What the exercise asks: Starting at the line that contains "floor_front();" and stopping at the line that contains "obj.parent = empty", repeat every line exactly, the two end lines included, and nothing else.
[start of Dataset content]
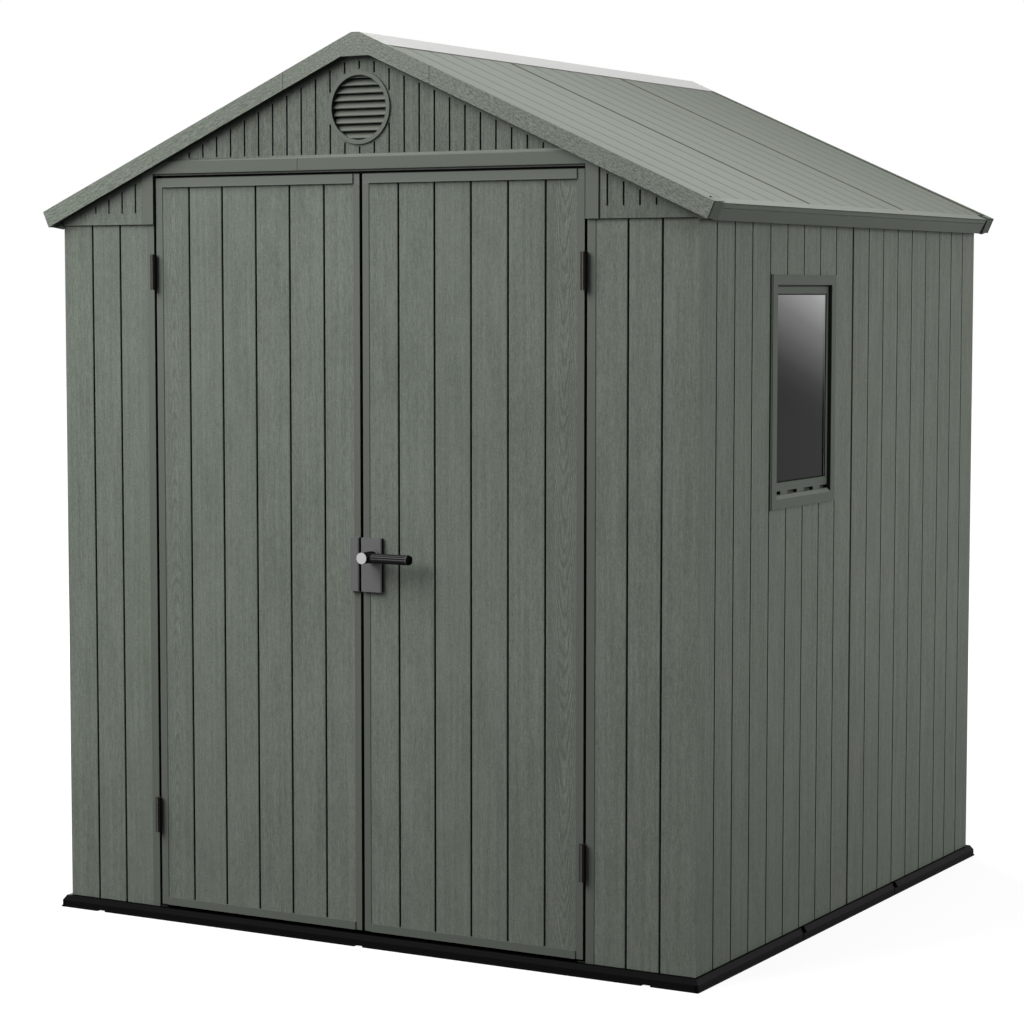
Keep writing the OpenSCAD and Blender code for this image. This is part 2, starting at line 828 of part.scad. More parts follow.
// door side of one right-hand hinge: the middle knuckle and a leaf on the door
module hinge_door(zc) {
  k = hinge_len / 2;
  m = hinge_len * 0.23;
  translate([hinge_x, hinge_y, zc]) {
    difference() {
      union() {
        translate([0, 0, -m])
          cylinder(h = 2 * m, r = hinge_r);
        translate([door_half - hinge_x, 4.2, -m])
          cube([1.8, 5, 2 * m]);
      }
      translate([0, 0, -m - 1])
        cylinder(h = 2 * m + 2, r = 3.1);
    }
    translate([door_half - hinge_x, 8.6, -k])
      cube([1.8, 18, hinge_len]);
  }
}

module hinge_frame_halves() {
  color(col_hinge)
    for (z = hinge_zs) {
      hinge_frame(z);
      mirror([1, 0, 0]) hinge_frame(z);
    }
}

module right_door_hinge_halves() {
  color(col_hinge)
    for (z = hinge_zs)
      hinge_door(z);
}

module left_door_hinge_halves() {
  color(col_hinge)
    mirror([1, 0, 0])
      for (z = hinge_zs)
        hinge_door(z);
}

// lock plate between two positions across the doors, its upright edges bevelled
module lock_plate(x0, x1) {
  translate([0, face_y - stile_proud, plate_z - plate_h / 2])
    linear_extrude(height = plate_h)
      polygon([[x0, 0], [x0, -plate_t + 2], [x0 + 2, -plate_t],
        [x1 - 2.5, -plate_t], [x1, -plate_t + 2.5], [x1, 0]]);
}

// keeper plate on the left door
module left_lock_plate() {
  color(col_plate) lock_plate(-30, -3.5);
}

// lock plate on the right door with the collar and bore that the lever turns in
module right_lock_plate() {
  y1 = face_y - stile_proud;
  color(col_plate)
    difference() {
      union() {
        lock_plate(3.5, 61);
        translate([lever_x, y1 - plate_t + 0.5, lever_z])
          rotate([90, 0, 0])
            cylinder(h = 4.5, r = 18.5);
      }
      translate([lever_x, y1 - 1.5, lever_z])
        rotate([90, 0, 0])
          cylinder(h = 30, r = 6.1);
    }
}

// lever handle: spindle, hub, eight-sided bar and its round end
module lever_handle() {
  y1 = face_y - stile_proud - plate_t;
  color(col_black) {
    translate([lever_x, y1 - 4.3, lever_z])
      rotate([90, 0, 0])
        cylinder(h = 46.7, r = 13.8);
    translate([lever_x, y1 + 6, lever_z])
      rotate([90, 0, 0])
        cylinder(h = 12, r = 6);
    translate([lever_x, y1 - 38.5, lever_z])
      rotate([90, 0, 90])
        linear_extrude(height = lever_len - 5)
          polygon([for (i = [0 : 7])
            12.6 * [cos(45 * i + 22.5), sin(45 * i + 22.5)]]);
    translate([lever_x + lever_len - 5.5, y1 - 38.5, lever_z])
      rotate([0, 90, 0])
        cylinder(h = 5.5, r1 = 12.4, r2 = 10.6);
  }
}

// pale disc on the end of the lever's hub
module lever_cap() {
  color(col_disc)
    translate([lever_x, face_y - stile_proud - plate_t - 51, lever_z])
      rotate([90, 0, 0])
        cylinder(h = 2, r = 13.8);
}

floor_front();
floor_middle();
floor_rear();
front_left_panel();
front_right_panel();
right_wall_front();
right_wall_rear();
left_wall_front();
left_wall_rear();
rear_left_panel();
rear_right_panel();
gable_left_wing();
gable_right_wing();
door_head_frame();
front_gable();
rear_gable();
gable_vent();
roof_left_front();
roof_left_middle();
roof_left_rear();
roof_right_front();
roof_right_middle();
roof_right_rear();
ridge_skylight();
front_barge_left();
front_barge_peak();
front_barge_right();
rear_barge_left();
rear_barge_peak();
rear_barge_right();
left_eave_strip();
right_eave_strip();
window_frame();
window_sash();
window_pane();
hinge_frame_halves();
left_door();
left_door_hinge_halves();
left_lock_plate();
right_door();
right_door_hinge_halves();
right_lock_plate();
lever_handle();
lever_cap();
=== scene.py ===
# %% [markdown]
# A moulded resin garden shed
#
# The shed is made of hollow resin panels that click together: grooved wall boards with
# a pressed wood grain, smooth trims round the doors and the window, ribbed roof panels,
# a pale strip along the ridge that lets daylight in, and a black base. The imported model
# holds every part at its true place, so this lesson only adds what makes it look real:
# the finishes, a few small parts, the light and the camera.

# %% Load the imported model
import math
import bpy
from mathutils import Matrix, Vector


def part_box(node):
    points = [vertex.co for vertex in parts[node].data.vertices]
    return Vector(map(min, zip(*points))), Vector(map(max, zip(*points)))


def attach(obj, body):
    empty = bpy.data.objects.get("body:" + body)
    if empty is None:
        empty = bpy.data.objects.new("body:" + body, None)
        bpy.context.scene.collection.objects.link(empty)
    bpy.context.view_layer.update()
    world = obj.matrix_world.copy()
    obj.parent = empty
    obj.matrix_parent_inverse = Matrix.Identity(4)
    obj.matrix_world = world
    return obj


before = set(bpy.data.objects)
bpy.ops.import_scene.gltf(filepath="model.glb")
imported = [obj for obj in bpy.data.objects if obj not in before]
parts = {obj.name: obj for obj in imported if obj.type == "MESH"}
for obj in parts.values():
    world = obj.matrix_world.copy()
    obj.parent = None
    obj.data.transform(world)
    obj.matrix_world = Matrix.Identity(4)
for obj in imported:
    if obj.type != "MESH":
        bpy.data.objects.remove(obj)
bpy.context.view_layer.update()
scene = bpy.context.scene
MM = 0.001

print("parts in the frame:", len(parts))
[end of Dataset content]
Task solution:
floor_front();
floor_middle();
floor_rear();
front_left_panel();
front_right_panel();
right_wall_front();
right_wall_rear();
left_wall_front();
left_wall_rear();
rear_left_panel();
rear_right_panel();
gable_left_wing();
gable_right_wing();
door_head_frame();
front_gable();
rear_gable();
gable_vent();
roof_left_front();
roof_left_middle();
roof_left_rear();
roof_right_front();
roof_right_middle();
roof_right_rear();
ridge_skylight();
front_barge_left();
front_barge_peak();
front_barge_right();
rear_barge_left();
rear_barge_peak();
rear_barge_right();
left_eave_strip();
right_eave_strip();
window_frame();
window_sash();
window_pane();
hinge_frame_halves();
left_door();
left_door_hinge_halves();
left_lock_plate();
right_door();
right_door_hinge_halves();
right_lock_plate();
lever_handle();
lever_cap();
=== scene.py ===
# %% [markdown]
# A moulded resin garden shed
#
# The shed is made of hollow resin panels that click together: grooved wall boards with
# a pressed wood grain, smooth trims round the doors and the window, ribbed roof panels,
# a pale strip along the ridge that lets daylight in, and a black base. The imported model
# holds every part at its true place, so this lesson only adds what makes it look real:
# the finishes, a few small parts, the light and the camera.

# %% Load the imported model
import math
import bpy
from mathutils import Matrix, Vector


def part_box(node):
    points = [vertex.co for vertex in parts[node].data.vertices]
    return Vector(map(min, zip(*points))), Vector(map(max, zip(*points)))


def attach(obj, body):
    empty = bpy.data.objects.get("body:" + body)
    if empty is None:
        empty = bpy.data.objects.new("body:" + body, None)
        bpy.context.scene.collection.objects.link(empty)
    bpy.context.view_layer.update()
    world = obj.matrix_world.copy()
    obj.parent = empty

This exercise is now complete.